begin PROVIDED INFORMATION
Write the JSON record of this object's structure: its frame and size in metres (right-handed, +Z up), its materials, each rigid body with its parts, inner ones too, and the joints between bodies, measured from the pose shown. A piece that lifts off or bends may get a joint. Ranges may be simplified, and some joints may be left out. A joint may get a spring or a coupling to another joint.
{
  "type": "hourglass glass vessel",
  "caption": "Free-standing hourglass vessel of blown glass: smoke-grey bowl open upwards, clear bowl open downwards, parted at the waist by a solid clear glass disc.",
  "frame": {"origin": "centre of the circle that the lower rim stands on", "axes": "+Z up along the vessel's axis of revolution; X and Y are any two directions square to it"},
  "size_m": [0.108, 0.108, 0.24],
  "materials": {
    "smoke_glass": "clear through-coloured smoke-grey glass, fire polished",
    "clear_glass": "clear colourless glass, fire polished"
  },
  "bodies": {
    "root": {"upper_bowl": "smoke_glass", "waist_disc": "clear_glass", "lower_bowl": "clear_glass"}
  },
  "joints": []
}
end PROVIDED INFORMATION
begin PROVIDED INFORMATION
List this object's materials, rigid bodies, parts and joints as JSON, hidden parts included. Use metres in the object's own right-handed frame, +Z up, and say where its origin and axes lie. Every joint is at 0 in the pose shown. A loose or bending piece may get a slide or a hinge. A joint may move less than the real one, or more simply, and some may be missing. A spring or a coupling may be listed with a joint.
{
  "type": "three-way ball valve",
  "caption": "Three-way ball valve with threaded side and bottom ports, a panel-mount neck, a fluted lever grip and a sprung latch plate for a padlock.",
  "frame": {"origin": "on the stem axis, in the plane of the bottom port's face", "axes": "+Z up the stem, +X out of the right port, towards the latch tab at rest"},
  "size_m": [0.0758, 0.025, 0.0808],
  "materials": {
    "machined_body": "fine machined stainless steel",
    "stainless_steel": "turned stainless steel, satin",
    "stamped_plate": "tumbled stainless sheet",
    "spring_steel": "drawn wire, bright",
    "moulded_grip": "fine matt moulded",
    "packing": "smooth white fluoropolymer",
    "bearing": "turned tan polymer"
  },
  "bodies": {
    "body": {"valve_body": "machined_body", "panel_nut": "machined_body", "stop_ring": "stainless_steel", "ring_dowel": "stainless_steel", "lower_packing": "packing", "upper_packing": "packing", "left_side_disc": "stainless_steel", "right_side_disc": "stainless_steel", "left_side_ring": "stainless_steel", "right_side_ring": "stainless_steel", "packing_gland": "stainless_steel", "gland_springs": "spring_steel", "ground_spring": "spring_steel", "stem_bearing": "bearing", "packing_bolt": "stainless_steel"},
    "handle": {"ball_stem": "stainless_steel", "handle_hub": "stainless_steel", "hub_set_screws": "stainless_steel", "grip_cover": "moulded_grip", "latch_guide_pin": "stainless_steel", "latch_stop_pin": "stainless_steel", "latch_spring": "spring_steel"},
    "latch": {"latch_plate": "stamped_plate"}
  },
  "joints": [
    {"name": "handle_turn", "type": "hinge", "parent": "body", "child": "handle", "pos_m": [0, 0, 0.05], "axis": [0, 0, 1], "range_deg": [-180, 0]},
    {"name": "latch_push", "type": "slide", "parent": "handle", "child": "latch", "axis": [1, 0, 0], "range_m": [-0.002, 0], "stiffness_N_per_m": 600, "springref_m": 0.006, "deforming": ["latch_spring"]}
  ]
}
end PROVIDED INFORMATION
begin PROVIDED INFORMATION
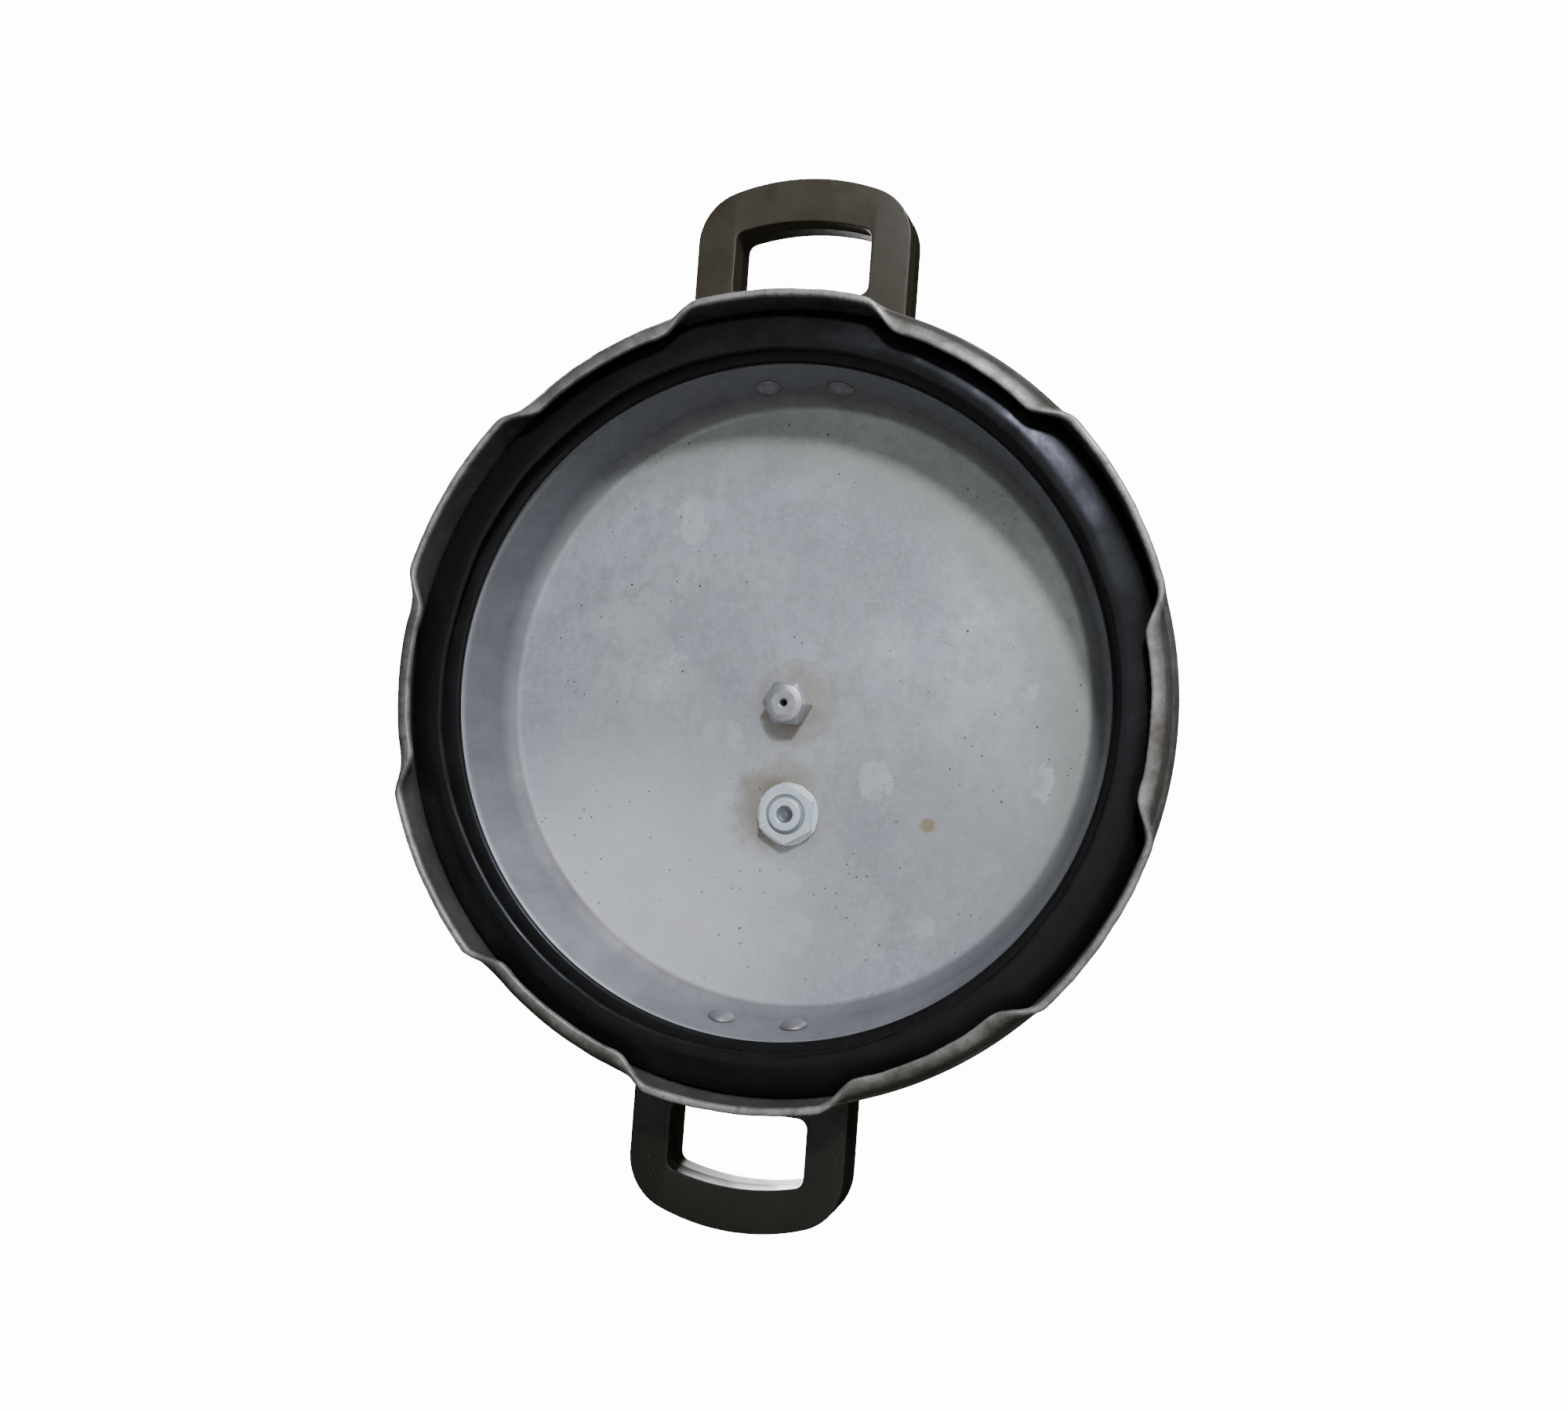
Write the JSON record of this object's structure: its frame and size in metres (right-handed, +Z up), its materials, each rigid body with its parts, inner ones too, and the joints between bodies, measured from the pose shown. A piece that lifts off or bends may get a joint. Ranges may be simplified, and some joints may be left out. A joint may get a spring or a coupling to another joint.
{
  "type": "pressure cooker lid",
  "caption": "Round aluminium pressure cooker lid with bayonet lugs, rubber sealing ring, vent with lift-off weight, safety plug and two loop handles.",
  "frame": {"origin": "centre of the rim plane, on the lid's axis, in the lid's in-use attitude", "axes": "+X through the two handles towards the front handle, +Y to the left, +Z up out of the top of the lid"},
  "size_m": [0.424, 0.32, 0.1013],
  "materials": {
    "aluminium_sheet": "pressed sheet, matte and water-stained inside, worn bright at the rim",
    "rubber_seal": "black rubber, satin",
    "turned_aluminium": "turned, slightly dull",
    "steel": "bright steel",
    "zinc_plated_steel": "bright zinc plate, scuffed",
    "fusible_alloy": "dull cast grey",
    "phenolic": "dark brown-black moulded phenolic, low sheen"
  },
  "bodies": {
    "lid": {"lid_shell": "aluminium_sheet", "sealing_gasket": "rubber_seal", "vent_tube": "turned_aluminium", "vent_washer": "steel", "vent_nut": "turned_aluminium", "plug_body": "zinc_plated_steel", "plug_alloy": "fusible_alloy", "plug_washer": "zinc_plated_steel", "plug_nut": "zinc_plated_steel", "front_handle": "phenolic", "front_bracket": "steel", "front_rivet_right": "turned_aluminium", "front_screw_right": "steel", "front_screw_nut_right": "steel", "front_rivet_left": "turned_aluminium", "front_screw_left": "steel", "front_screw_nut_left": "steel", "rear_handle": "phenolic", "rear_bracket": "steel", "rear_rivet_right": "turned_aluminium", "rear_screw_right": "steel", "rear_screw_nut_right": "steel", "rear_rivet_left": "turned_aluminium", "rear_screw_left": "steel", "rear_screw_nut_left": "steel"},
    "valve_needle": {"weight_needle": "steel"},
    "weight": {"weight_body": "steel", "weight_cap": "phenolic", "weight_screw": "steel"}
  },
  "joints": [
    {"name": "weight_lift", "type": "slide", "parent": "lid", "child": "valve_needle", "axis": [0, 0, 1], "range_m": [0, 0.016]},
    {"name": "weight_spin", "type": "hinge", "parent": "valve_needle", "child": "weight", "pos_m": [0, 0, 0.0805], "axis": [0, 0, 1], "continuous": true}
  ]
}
end PROVIDED INFORMATION
### SET PROBLEM
Search the entries for the word "axes", then gather every line that has it.

### THE COMPLETED TASK
  "frame": {"origin": "centre of the circle that the lower rim stands on", "axes": "+Z up along the vessel's axis of revolution; X and Y are any two directions square to it"},
List this object's materials, rigid bodies, parts and joints as JSON, hidden parts included. Use metres in the object's own right-handed frame, +Z up, and say where its origin and axes lie. Every joint is at 0 in the pose shown. A loose or bending piece may get a slide or a hinge. A joint may move less than the real one, or more simply, and some may be missing. A spring or a coupling may be listed with a joint.
  "frame": {"origin": "on the stem axis, in the plane of the bottom port's face", "axes": "+Z up the stem, +X out of the right port, towards the latch tab at rest"},
  "frame": {"origin": "centre of the rim plane, on the lid's axis, in the lid's in-use attitude", "axes": "+X through the two handles towards the front handle, +Y to the left, +Z up out of the top of the lid"},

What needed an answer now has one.